We had even been to this public rink -- the city basketball courts, flooded in winter -- a handful of times in the span of a week, and my 6-year-old daughter had grown from a hanger-on, slipping and sliding in all directions, to a fairly confident skater, making turns and accelerating from one end of the rink to the other.
She stopped to watch the pick-up hockey players crashing around on the other half of the court from time to time, then tried out some of their moves, unaware that I was watching her with pride, as I made my own laps around the rink. She could see that falling was part of the game and became more theatrical about sliding to a stop when she lost her balance.
Then she fell mid-turn, and landed on her left hip, her right leg slamming atop her left as she hit the ice. We both knew something had changed as soon as she swished her snowpants a little and grimaced. By the time I got her to her feet, the tears had started, but they didn't convince me of anything other than the shock of falling hard. I hauled her under one arm up the ramp to the warming shed and onto the bench where we'd left our boots. Frustrated by her wailing and inability to help me wrestle off her skates, I remember turning to the concerned high-schooler behind the concession stand and downplaying the damage -- "Just a little twist," I think I said.
Reader: Here's where I admit I come from pretty bootstrappy stock. I don't coddle often, and I have zero patience for my daughter's attempts to act younger than her age, needling for help she doesn't need -- tying shoes, wiping her butt, adjusting the temperature in the shower. There are a lot of tears in our daily life over trifling things like what to wear, hair that resists brushing, and having to eat breakfast. Whatever the cause, I lack some degrees of compassion.
So, we slept on the situation and went to the clinic in the morning, where the specter of there being something really wrong with her leg silenced her long enough for the physician to shrug and say, "Well, try to get her to walk on it," handing me some kid-sized crutches.

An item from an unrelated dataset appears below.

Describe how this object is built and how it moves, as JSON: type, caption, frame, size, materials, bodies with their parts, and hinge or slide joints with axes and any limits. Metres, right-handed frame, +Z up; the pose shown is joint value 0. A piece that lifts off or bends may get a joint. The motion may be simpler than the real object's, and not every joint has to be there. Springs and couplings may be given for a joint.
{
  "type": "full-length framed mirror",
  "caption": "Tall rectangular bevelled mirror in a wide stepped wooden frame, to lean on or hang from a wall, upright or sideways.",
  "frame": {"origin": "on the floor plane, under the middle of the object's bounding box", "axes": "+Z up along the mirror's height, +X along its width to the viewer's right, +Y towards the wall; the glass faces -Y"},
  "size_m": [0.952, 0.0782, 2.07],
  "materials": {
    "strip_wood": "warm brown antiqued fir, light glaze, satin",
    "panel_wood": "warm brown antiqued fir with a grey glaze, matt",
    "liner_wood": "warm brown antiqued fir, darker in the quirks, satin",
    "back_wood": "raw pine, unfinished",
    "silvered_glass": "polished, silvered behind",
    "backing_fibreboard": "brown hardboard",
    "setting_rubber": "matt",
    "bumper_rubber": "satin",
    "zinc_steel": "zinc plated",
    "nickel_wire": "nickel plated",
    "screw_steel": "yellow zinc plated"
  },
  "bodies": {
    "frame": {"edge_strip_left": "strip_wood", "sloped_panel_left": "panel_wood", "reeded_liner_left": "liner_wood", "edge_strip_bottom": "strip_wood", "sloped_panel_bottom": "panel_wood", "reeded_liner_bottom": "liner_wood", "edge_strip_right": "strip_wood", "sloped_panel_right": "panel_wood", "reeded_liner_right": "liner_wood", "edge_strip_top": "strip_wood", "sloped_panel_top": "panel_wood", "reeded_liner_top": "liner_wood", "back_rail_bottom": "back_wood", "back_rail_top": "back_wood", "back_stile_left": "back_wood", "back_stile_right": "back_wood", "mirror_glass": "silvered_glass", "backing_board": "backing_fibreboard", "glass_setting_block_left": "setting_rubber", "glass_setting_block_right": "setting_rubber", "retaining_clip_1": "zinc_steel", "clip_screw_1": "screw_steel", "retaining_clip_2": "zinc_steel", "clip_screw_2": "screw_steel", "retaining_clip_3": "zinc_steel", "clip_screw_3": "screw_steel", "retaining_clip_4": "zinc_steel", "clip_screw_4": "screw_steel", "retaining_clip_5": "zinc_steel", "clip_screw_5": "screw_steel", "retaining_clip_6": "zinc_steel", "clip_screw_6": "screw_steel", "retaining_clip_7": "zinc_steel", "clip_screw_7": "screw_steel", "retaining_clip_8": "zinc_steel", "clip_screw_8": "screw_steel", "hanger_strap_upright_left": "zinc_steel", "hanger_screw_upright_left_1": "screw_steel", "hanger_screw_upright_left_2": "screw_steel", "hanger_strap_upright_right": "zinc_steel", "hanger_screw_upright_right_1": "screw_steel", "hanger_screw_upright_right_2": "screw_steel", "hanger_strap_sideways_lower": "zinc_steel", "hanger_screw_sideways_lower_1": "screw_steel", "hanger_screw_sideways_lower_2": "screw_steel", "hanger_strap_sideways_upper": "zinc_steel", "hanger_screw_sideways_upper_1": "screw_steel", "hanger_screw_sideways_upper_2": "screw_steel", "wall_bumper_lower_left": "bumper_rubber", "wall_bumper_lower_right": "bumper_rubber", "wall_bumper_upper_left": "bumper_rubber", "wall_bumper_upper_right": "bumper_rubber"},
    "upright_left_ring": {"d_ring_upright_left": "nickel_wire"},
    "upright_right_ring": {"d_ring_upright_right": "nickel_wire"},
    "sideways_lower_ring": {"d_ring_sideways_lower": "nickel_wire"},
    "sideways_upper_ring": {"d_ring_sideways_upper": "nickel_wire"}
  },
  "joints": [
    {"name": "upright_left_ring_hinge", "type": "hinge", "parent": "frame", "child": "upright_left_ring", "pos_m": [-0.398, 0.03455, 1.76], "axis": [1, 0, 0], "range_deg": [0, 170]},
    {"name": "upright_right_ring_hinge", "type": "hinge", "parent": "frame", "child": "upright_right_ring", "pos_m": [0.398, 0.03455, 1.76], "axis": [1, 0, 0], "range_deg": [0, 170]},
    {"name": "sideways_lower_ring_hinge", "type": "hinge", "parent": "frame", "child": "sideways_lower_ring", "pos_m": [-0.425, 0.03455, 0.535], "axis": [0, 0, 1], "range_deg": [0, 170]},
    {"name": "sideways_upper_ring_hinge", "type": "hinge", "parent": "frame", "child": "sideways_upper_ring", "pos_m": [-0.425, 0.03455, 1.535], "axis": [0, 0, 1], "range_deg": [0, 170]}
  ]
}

Trying to get back through the clinic waiting area to the car, I switched on the tough love. By this time, the crying had given way to shrieks of terror as she realized I wasn't going to carry her and was instead walking ahead to push the door open for her. "Mama! Mama, don't leave me!" she sobbed.
My response? I started laughing. I couldn't help it. My body's deepest impulse was not to embrace her, to give a little when a 6-year-old was clearly in pain. Me? I laughed. I heard myself and caught the complexity of the situation on the face of the nurse receptionist, who was frowning. By the time we got to the car, I was mad at my daughter, scolding her for lack of 'try.'
Five days, three assessments and three X-rays later, a pediatric orthopede applied a thigh-high cast to heal her broken tibia (she'd had a splint in the days prior, while swelling receded). Adults typically break both the tibia and fibula, but Eliza had been lucky in a kid-flexible kind of way. It didn't need pins or surgery for alignment. It needed time -- 10 weeks to be exact.
As we stumbled through the first agonizing days of helping her dress, helping her turn over in bed in the night, helping her submerge backwards into a bath, her casted leg in a garbage bag, resting on the side of the tub, and helping her in and out of buildings and her kid-sized wheelchair to avoid putting weight on the leg, I felt sorry for both of us. Here was a kid with a life-altering wound. And here was her parent, with barely enough empathy to be bothered.
What the f&!?
Am I really so selfish? I am sometimes shocked how mixed my emotions are in wanting to be over and done with the sticky entrapments of parenting, like a constant pulling of my arms and legs and brain out of the thick taffy of my child's grasp and need for me.
A few days into 'the break,' I realized I had not apologized to my daughter for thinking, wishing, hoping her leg was not broken and that she'd tough it out. We were sitting at the kitchen table, eating dinner, she with her hot pink and purple-striped cast stuck out to the side of her chair.
"I'm sorry I didn't believe you when you told me your leg hurt so much," I said. "I'm sorry I made you walk on it." It felt like a lot to admit.
She looked at me for a couple seconds, then looked down at her plate, then looked up at me again. For her to process this without a) asking more questions in return, or b) asking me to repeat it because she wasn't listening, spoke volumes.
"That's OK, Mama," she finally responded. "You just didn't know."